Dr. Abhijit Das, Director of Centre for Health and Social Justice in his presentation strongly stated the need to address migration from rural to urban cities which was the reason for ‘overcrowding’ in cities and not population growth. The Ministry of Health and Family Welfare needs to educate everyone about the ‘population momentum’ effect. China is facing the brunt due to its one-child norm and soon going to face the situation where there will be very low productive population and huge imbalance in sex ratios. If India takes the same path of the two-child norm, it will land up in the same boat.  Instead of worrying about increasing numbers, India needs to concentrate on build the skills of the workforce as we will have a large young population who could be turned into an asset for the country.
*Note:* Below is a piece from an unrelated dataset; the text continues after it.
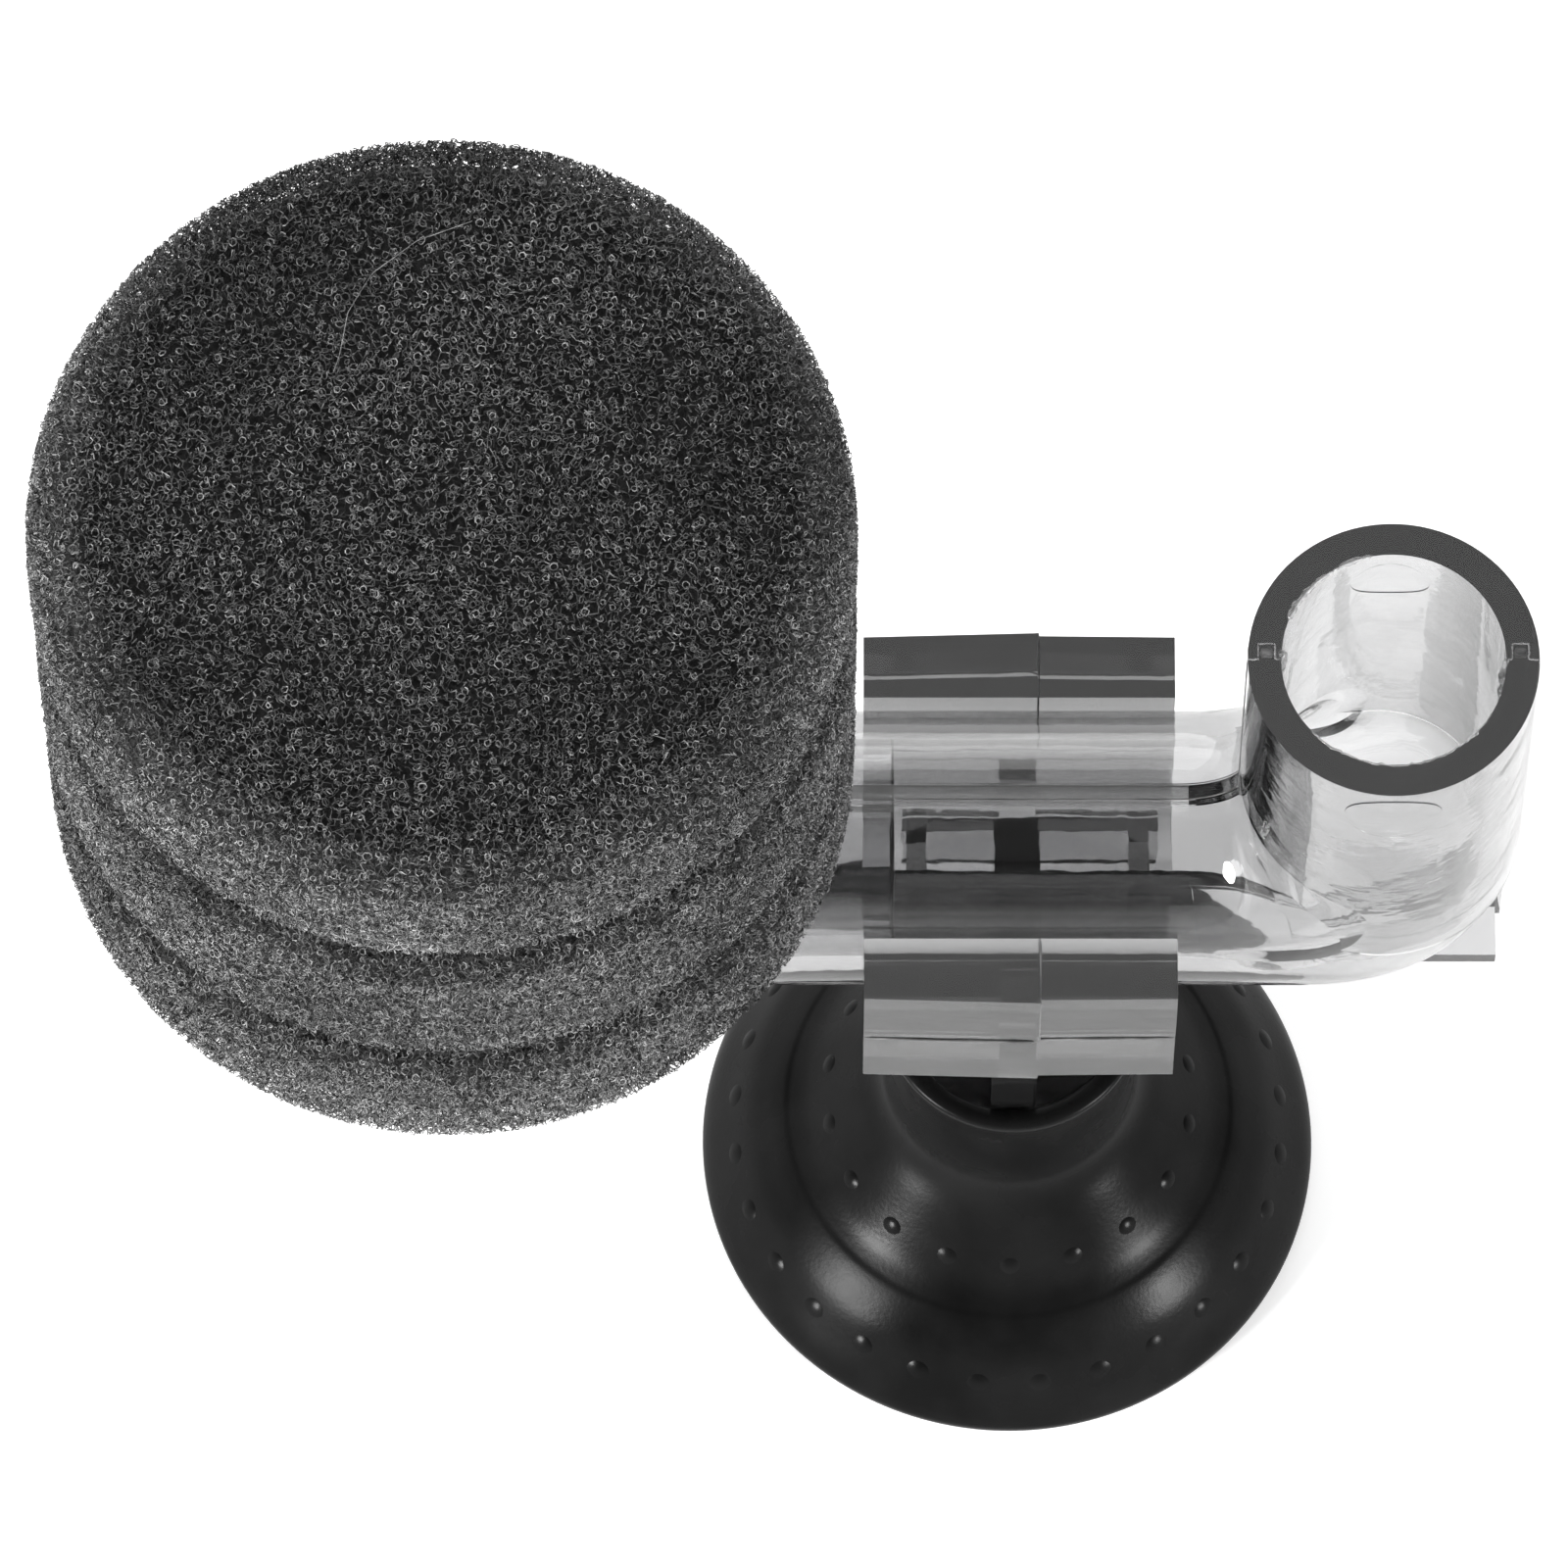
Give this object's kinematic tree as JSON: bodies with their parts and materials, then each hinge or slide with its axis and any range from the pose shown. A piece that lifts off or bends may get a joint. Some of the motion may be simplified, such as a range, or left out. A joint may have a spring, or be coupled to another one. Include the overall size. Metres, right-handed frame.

Advocate Colin Gonsalves, Supreme Court Advocate and Director of Human Rights Law Network pressed on the need for greater accountability of the government towards people. He highlighted the subhuman conditions in the public health sector in which women are sterilized in different parts of the country which is exactly like as it happened during the, ‘emergency era’.

Dr. S.K. Sikdar, Deputy Commissioner and head of Family Planning Division, Government of India, shared that National Population Policy 2000 is not about ‘population control’. India’s decadal growth rate is on a massive decline, nothing can hasten this decline. The government is focusing on the continuum of care including maternal, child and adolescent health and spacing. He acknowledged that ‘quality of care’ continues to be a concern for the government. 

Ms Jagmati Sangwan, the National Vice President of All India Democratic Woman’s Association (AIDWA) stressed that development is the best contraceptive, and the need to focus on empowering the Dalit’s and the marginalised communities through education and economic empowerment so that they have the right to choose their family size instead of forcing them into sterilisation.

Dr Indu Agnihotri, director of Centre for Women Development Studies, a research organisation in Delhi, shared her concern about the way new contraceptive in the garb of spacing is pushed across within the country, and the need for the government to take notice of this unhealthy trend which compromises the health of women and leads to poor reproductive health outcomes for a number of women in India. 

Ms Usha Rai and Ms. Rajalakshmi, senior media persons stressed on the need for stronger media and civil society collaboration. The focus of media writings needs to be brought back to reproductive health and ‘rights’ angle. 

Twenty one civil society organisation representatives from Delhi, Bihar, Odisha and Thirteen media persons were part of this dialogue.